>> BEGIN
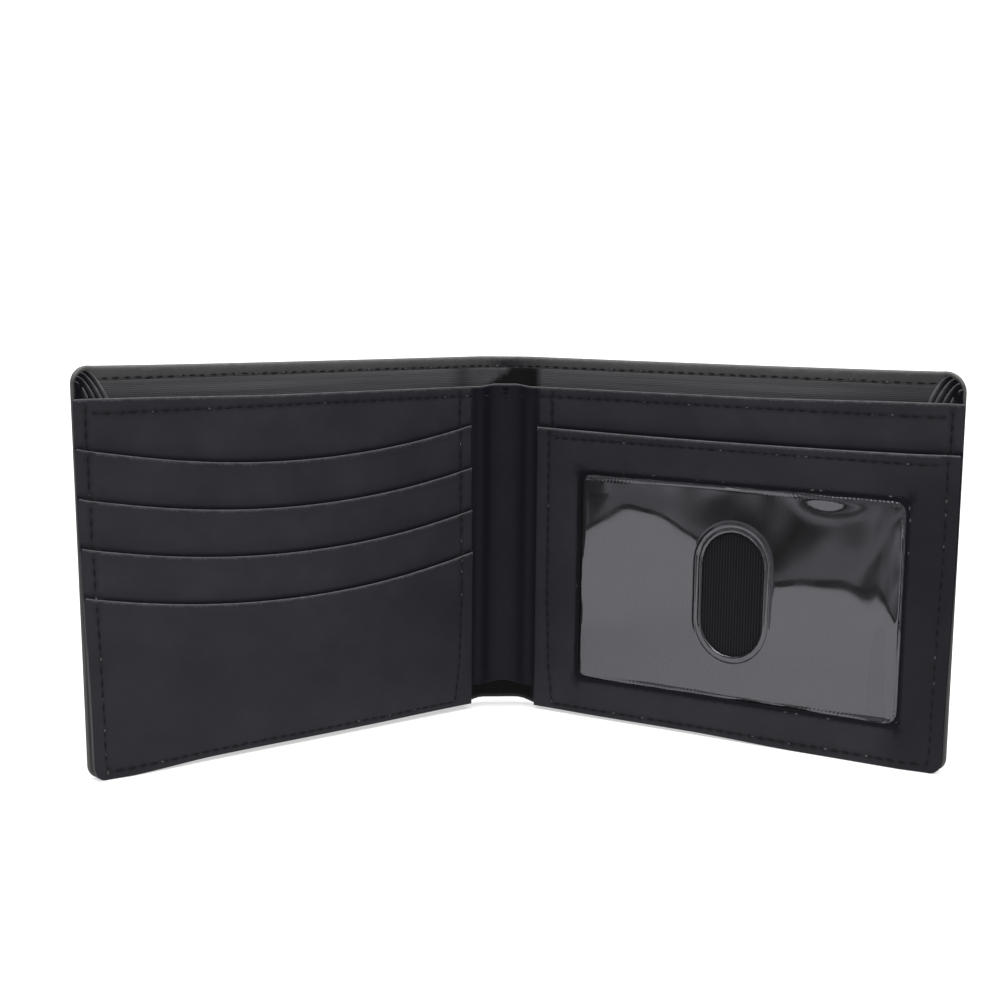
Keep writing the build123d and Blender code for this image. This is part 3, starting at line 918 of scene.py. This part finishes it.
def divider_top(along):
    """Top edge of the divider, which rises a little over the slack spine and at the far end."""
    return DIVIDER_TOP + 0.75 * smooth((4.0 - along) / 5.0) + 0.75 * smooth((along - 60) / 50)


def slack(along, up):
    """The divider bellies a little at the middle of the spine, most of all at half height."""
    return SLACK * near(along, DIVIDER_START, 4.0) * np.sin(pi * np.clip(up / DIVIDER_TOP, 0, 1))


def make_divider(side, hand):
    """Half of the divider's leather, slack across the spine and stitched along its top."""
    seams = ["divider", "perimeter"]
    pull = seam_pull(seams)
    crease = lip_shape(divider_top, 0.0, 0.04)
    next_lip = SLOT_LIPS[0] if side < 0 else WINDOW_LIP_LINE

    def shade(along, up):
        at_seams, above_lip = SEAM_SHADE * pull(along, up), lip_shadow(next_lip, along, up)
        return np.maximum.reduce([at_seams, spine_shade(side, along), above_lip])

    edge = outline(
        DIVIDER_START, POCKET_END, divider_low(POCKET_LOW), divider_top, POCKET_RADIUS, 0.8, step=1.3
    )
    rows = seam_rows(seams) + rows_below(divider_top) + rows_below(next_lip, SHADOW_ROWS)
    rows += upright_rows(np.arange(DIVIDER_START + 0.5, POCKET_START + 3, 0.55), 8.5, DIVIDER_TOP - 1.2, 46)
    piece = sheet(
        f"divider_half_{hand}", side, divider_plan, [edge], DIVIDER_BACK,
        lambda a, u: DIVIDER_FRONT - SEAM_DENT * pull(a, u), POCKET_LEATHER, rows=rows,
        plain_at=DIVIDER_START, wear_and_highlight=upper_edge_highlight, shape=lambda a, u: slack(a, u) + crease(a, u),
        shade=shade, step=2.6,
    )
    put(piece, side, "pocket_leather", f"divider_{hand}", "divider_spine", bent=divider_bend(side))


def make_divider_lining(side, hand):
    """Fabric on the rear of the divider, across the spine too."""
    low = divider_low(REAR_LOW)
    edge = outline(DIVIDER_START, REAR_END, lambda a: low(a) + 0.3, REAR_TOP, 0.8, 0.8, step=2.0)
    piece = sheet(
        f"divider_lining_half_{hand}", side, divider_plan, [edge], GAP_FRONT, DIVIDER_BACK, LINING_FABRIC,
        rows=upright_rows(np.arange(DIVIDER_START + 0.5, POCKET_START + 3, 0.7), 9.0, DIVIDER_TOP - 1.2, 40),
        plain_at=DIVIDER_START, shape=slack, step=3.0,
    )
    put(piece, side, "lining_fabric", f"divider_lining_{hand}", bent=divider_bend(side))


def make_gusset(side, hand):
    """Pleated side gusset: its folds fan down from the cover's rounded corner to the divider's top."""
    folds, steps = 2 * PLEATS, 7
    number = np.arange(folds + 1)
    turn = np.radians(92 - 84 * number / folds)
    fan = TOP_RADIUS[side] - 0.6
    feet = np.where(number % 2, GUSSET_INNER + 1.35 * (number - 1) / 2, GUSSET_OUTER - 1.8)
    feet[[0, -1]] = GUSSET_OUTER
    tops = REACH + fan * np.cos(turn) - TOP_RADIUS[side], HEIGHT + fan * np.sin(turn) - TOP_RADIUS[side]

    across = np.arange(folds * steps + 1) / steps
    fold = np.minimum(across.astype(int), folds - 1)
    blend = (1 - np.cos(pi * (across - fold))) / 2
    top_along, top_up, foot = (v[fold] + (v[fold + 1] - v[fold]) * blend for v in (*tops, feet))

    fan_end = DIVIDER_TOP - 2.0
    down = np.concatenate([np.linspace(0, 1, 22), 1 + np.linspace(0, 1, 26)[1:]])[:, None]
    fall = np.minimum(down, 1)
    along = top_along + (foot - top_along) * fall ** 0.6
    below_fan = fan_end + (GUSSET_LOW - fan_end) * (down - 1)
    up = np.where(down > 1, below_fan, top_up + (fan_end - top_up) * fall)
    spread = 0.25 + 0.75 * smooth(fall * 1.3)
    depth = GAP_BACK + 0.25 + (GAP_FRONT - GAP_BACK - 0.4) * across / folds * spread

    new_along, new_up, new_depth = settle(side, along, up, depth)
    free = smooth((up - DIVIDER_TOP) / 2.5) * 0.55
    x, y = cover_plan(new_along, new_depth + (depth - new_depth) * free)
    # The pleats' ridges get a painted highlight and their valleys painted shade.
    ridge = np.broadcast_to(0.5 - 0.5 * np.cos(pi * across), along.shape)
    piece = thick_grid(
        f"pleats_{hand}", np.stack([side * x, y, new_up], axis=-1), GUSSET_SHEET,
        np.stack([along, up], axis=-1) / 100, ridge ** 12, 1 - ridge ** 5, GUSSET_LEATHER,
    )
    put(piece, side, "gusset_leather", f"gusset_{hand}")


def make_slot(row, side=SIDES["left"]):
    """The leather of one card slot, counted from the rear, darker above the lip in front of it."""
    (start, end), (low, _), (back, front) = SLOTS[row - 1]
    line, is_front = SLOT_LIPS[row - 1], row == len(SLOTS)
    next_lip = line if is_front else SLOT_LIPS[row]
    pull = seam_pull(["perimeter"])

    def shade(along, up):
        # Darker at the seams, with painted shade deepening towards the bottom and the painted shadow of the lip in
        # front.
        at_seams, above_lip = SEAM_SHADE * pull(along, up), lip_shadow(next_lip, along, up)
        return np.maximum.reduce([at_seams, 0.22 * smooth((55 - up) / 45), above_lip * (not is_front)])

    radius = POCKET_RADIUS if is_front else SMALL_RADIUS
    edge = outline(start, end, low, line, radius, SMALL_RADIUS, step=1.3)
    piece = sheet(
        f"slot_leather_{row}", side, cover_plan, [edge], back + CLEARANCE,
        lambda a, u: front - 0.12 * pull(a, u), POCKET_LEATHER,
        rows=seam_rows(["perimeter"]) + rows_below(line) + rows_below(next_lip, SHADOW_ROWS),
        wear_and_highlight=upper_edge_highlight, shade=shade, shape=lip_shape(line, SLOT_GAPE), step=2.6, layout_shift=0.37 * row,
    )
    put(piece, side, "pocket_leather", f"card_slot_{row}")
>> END
Copy out the material above in its entirety. Every detail must match.

**Output of the task**
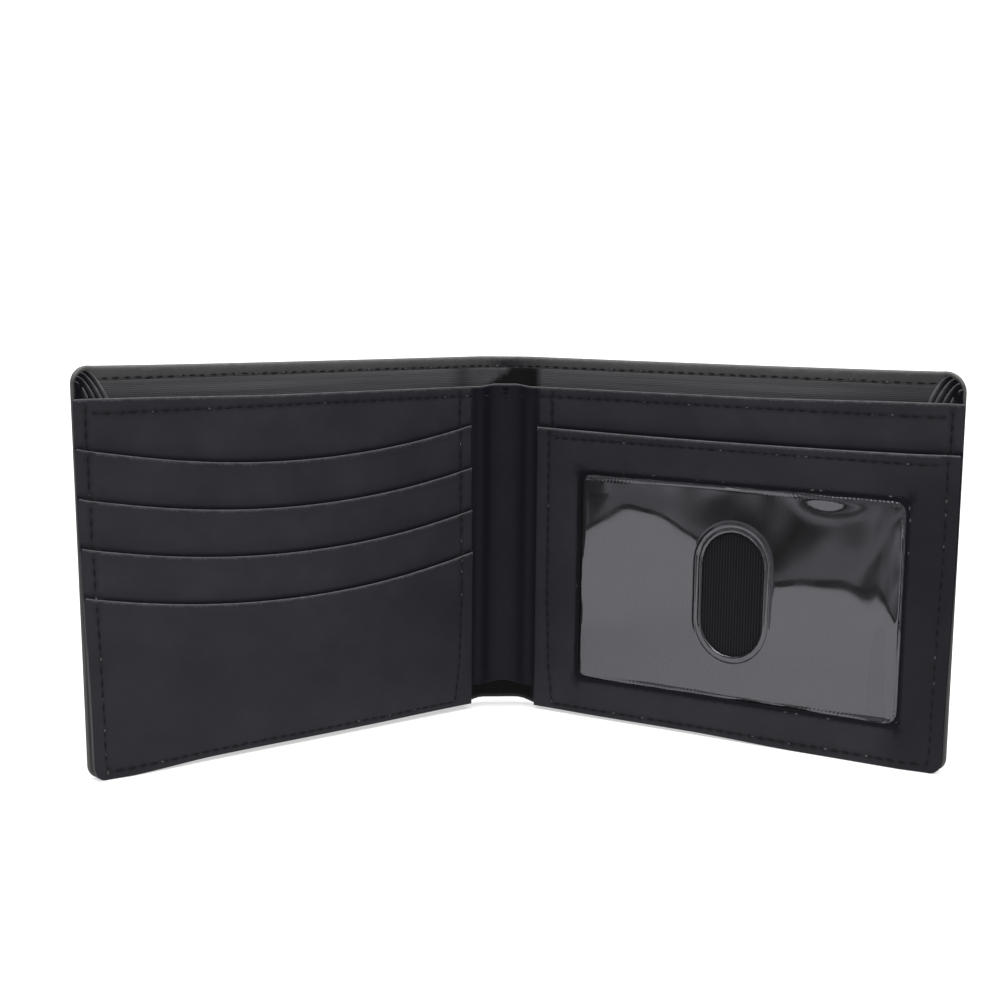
Keep writing the build123d and Blender code for this image. This is part 3, starting at line 918 of scene.py. This part finishes it.
def divider_top(along):
    """Top edge of the divider, which rises a little over the slack spine and at the far end."""
    return DIVIDER_TOP + 0.75 * smooth((4.0 - along) / 5.0) + 0.75 * smooth((along - 60) / 50)


def slack(along, up):
    """The divider bellies a little at the middle of the spine, most of all at half height."""
    return SLACK * near(along, DIVIDER_START, 4.0) * np.sin(pi * np.clip(up / DIVIDER_TOP, 0, 1))


def make_divider(side, hand):
    """Half of the divider's leather, slack across the spine and stitched along its top."""
    seams = ["divider", "perimeter"]
    pull = seam_pull(seams)
    crease = lip_shape(divider_top, 0.0, 0.04)
    next_lip = SLOT_LIPS[0] if side < 0 else WINDOW_LIP_LINE

    def shade(along, up):
        at_seams, above_lip = SEAM_SHADE * pull(along, up), lip_shadow(next_lip, along, up)
        return np.maximum.reduce([at_seams, spine_shade(side, along), above_lip])

    edge = outline(
        DIVIDER_START, POCKET_END, divider_low(POCKET_LOW), divider_top, POCKET_RADIUS, 0.8, step=1.3
    )
    rows = seam_rows(seams) + rows_below(divider_top) + rows_below(next_lip, SHADOW_ROWS)
    rows += upright_rows(np.arange(DIVIDER_START + 0.5, POCKET_START + 3, 0.55), 8.5, DIVIDER_TOP - 1.2, 46)
    piece = sheet(
        f"divider_half_{hand}", side, divider_plan, [edge], DIVIDER_BACK,
        lambda a, u: DIVIDER_FRONT - SEAM_DENT * pull(a, u), POCKET_LEATHER, rows=rows,
        plain_at=DIVIDER_START, wear_and_highlight=upper_edge_highlight, shape=lambda a, u: slack(a, u) + crease(a, u),
        shade=shade, step=2.6,
    )
    put(piece, side, "pocket_leather", f"divider_{hand}", "divider_spine", bent=divider_bend(side))


def make_divider_lining(side, hand):
    """Fabric on the rear of the divider, across the spine too."""
    low = divider_low(REAR_LOW)
    edge = outline(DIVIDER_START, REAR_END, lambda a: low(a) + 0.3, REAR_TOP, 0.8, 0.8, step=2.0)
    piece = sheet(
        f"divider_lining_half_{hand}", side, divider_plan, [edge], GAP_FRONT, DIVIDER_BACK, LINING_FABRIC,
        rows=upright_rows(np.arange(DIVIDER_START + 0.5, POCKET_START + 3, 0.7), 9.0, DIVIDER_TOP - 1.2, 40),
        plain_at=DIVIDER_START, shape=slack, step=3.0,
    )
    put(piece, side, "lining_fabric", f"divider_lining_{hand}", bent=divider_bend(side))


def make_gusset(side, hand):
    """Pleated side gusset: its folds fan down from the cover's rounded corner to the divider's top."""
    folds, steps = 2 * PLEATS, 7
    number = np.arange(folds + 1)
    turn = np.radians(92 - 84 * number / folds)
    fan = TOP_RADIUS[side] - 0.6
    feet = np.where(number % 2, GUSSET_INNER + 1.35 * (number - 1) / 2, GUSSET_OUTER - 1.8)
    feet[[0, -1]] = GUSSET_OUTER
    tops = REACH + fan * np.cos(turn) - TOP_RADIUS[side], HEIGHT + fan * np.sin(turn) - TOP_RADIUS[side]

    across = np.arange(folds * steps + 1) / steps
    fold = np.minimum(across.astype(int), folds - 1)
    blend = (1 - np.cos(pi * (across - fold))) / 2
    top_along, top_up, foot = (v[fold] + (v[fold + 1] - v[fold]) * blend for v in (*tops, feet))

    fan_end = DIVIDER_TOP - 2.0
    down = np.concatenate([np.linspace(0, 1, 22), 1 + np.linspace(0, 1, 26)[1:]])[:, None]
    fall = np.minimum(down, 1)
    along = top_along + (foot - top_along) * fall ** 0.6
    below_fan = fan_end + (GUSSET_LOW - fan_end) * (down - 1)
    up = np.where(down > 1, below_fan, top_up + (fan_end - top_up) * fall)
    spread = 0.25 + 0.75 * smooth(fall * 1.3)
    depth = GAP_BACK + 0.25 + (GAP_FRONT - GAP_BACK - 0.4) * across / folds * spread

    new_along, new_up, new_depth = settle(side, along, up, depth)
    free = smooth((up - DIVIDER_TOP) / 2.5) * 0.55
    x, y = cover_plan(new_along, new_depth + (depth - new_depth) * free)
    # The pleats' ridges get a painted highlight and their valleys painted shade.
    ridge = np.broadcast_to(0.5 - 0.5 * np.cos(pi * across), along.shape)
    piece = thick_grid(
        f"pleats_{hand}", np.stack([side * x, y, new_up], axis=-1), GUSSET_SHEET,
        np.stack([along, up], axis=-1) / 100, ridge ** 12, 1 - ridge ** 5, GUSSET_LEATHER,
    )
    put(piece, side, "gusset_leather", f"gusset_{hand}")


def make_slot(row, side=SIDES["left"]):
    """The leather of one card slot, counted from the rear, darker above the lip in front of it."""
    (start, end), (low, _), (back, front) = SLOTS[row - 1]
    line, is_front = SLOT_LIPS[row - 1], row == len(SLOTS)
    next_lip = line if is_front else SLOT_LIPS[row]
    pull = seam_pull(["perimeter"])

    def shade(along, up):
        # Darker at the seams, with painted shade deepening towards the bottom and the painted shadow of the lip in
        # front.
        at_seams, above_lip = SEAM_SHADE * pull(along, up), lip_shadow(next_lip, along, up)
        return np.maximum.reduce([at_seams, 0.22 * smooth((55 - up) / 45), above_lip * (not is_front)])

    radius = POCKET_RADIUS if is_front else SMALL_RADIUS
    edge = outline(start, end, low, line, radius, SMALL_RADIUS, step=1.3)
    piece = sheet(
        f"slot_leather_{row}", side, cover_plan, [edge], back + CLEARANCE,
        lambda a, u: front - 0.12 * pull(a, u), POCKET_LEATHER,
        rows=seam_rows(["perimeter"]) + rows_below(line) + rows_below(next_lip, SHADOW_ROWS),
        wear_and_highlight=upper_edge_highlight, shade=shade, shape=lip_shape(line, SLOT_GAPE), step=2.6, layout_shift=0.37 * row,
    )
    put(piece, side, "pocket_leather", f"card_slot_{row}")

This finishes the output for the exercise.